Der Wechsel des Durchführungswegs der betrieblichen Altersversorgung ist aufwendig, teuer und bei der Entgeltumwandlung nicht möglich!
- Diese Aussage ist ebenfalls falsch! Genau das Gegenteil ist der Fall. Der sofortige Wechsel des Durchführungswegs bei der Entgeltumwandlung bedeutet für Arbeitgeber und Arbeitnehmer bei der richtigen Ausgestaltung zahlreiche Vorteile. Zu diesen Vorteilen zählt, dass der Aufwand für die bAV erheblich sinkt, Risiken und Haftung kalkulierbar (und weniger) werden und Leistungen wesentlich erhöht werden können. Hierzu haben wir eine ausführliche Information in unseren News.
Die Beitragsbemessungsgrenze sinkt zum 01.01.2022. Damit besteht nunmehr dringender Handlungsbedarf in Bezug auf die betriebliche Altersversorgung!
- Bevor Sie wegen dem Absinken der BBG in Ihrem Unternehmen aktiv werden und Entgeltumwandlungsverträge nur deshalb ändern, betrachten Sie die wirtschaftlichen Auswirkungen vollständig. Wenn Sie für einen Vertrag den tatsächlichen Aufwand bis zum 31.12.2021 und ab dem 01.01.2022 betrachten und den Aufwand für eine Vertragsumstellung mitberücksichtigen, werden auch Sie regelmäßig zu dem Schluss kommen, dass eine Beitragsreduzierung weder für den Arbeitgeber, noch für den Arbeitnehmer wirtschaftlich sinnvoll ist!
- Eine rechtssichere Umsetzung bieten wir an. Nehmen Sie einfach kurzfristig Kontakt auf.
Direktversicherungen sind sicher. Der Arbeitgeber hat kein Risiko wenn er Direktversicherungen anbietet!

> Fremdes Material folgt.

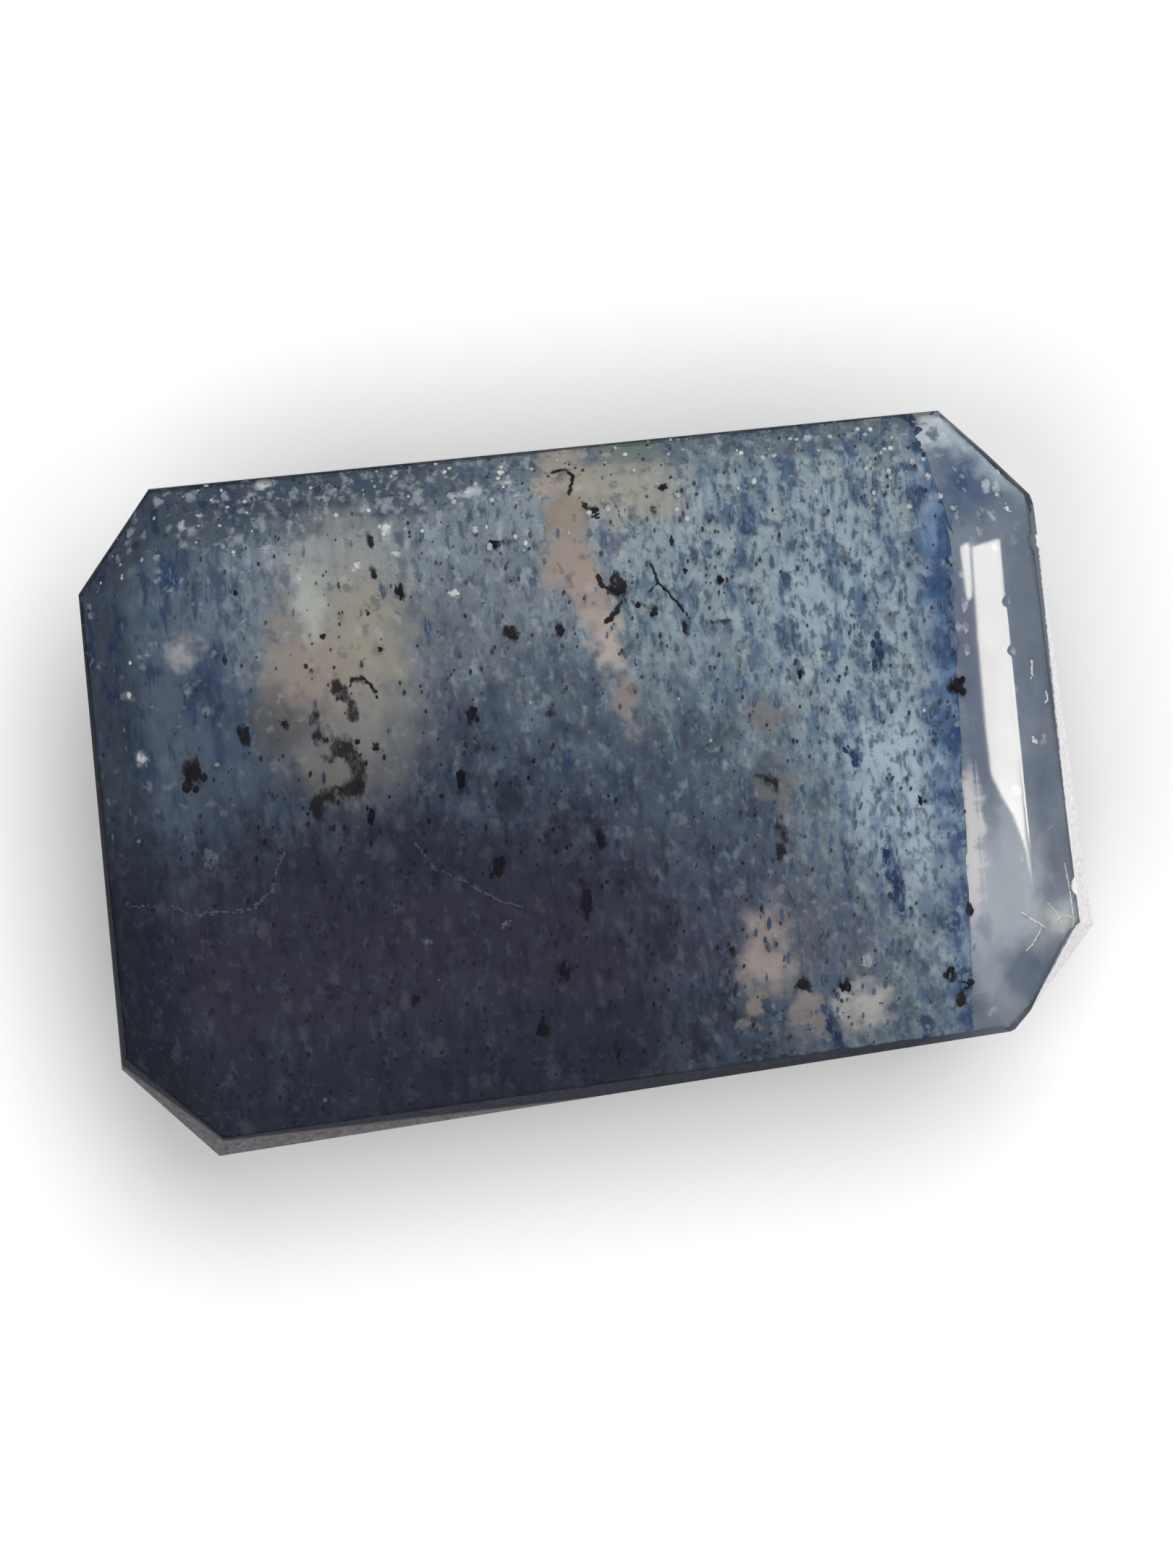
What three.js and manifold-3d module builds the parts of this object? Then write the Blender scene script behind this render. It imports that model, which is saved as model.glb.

- Laut § 1Abs.1 Satz 3 BetrAVG "steht der Arbeitgeber für die Erfüllung der von Ihm zugesagten Leistungen ein (Anmerkung: das ist auch bei einer Direktversicherung der Fall), wenn die Durchführung nicht unmittelbar über ihn erfolgt."
- Am 01.01.2022 werden die garantierten Leistungen für Neuverträge abgesenkt. Dies führt dazu, dass die laut § 1 Abs.2 Satz 3 BetrAVG geforderte Wertgleichheit bei der Entgeltumwandlung in Frage steht.
- Laut § 314 VAG können Versicherungsgesellschaften Aufsichtsrechtlich dazu verpflichtet werden, ihre Leistungen zu reduzieren. Versicherungsnehmer (Arbeitgeber) müssten in diesem Fall jedoch Beiträge in gleicher Höhe weiterbezahlen.
- Fazit: Der Arbeitgeber hat im Bereich der betrieblichen Altersversorgung bei der Umsetzung mit Hilfe einer Direktversicherung zahlreiche Fragestellungen zu beachten. Wenn sich der Arbeitgeber zur Umsetzung des Rechtsanspruch auf Entgeltumwandlung für ein Versicherungsprodukt entscheidet (entschieden hat), dann ist eine fundierte Kenntnis möglicher Auswirkungen dringend angeraten. Eine getroffene Entscheidung muss dabei nicht für die Ewigkeit Bestand haben.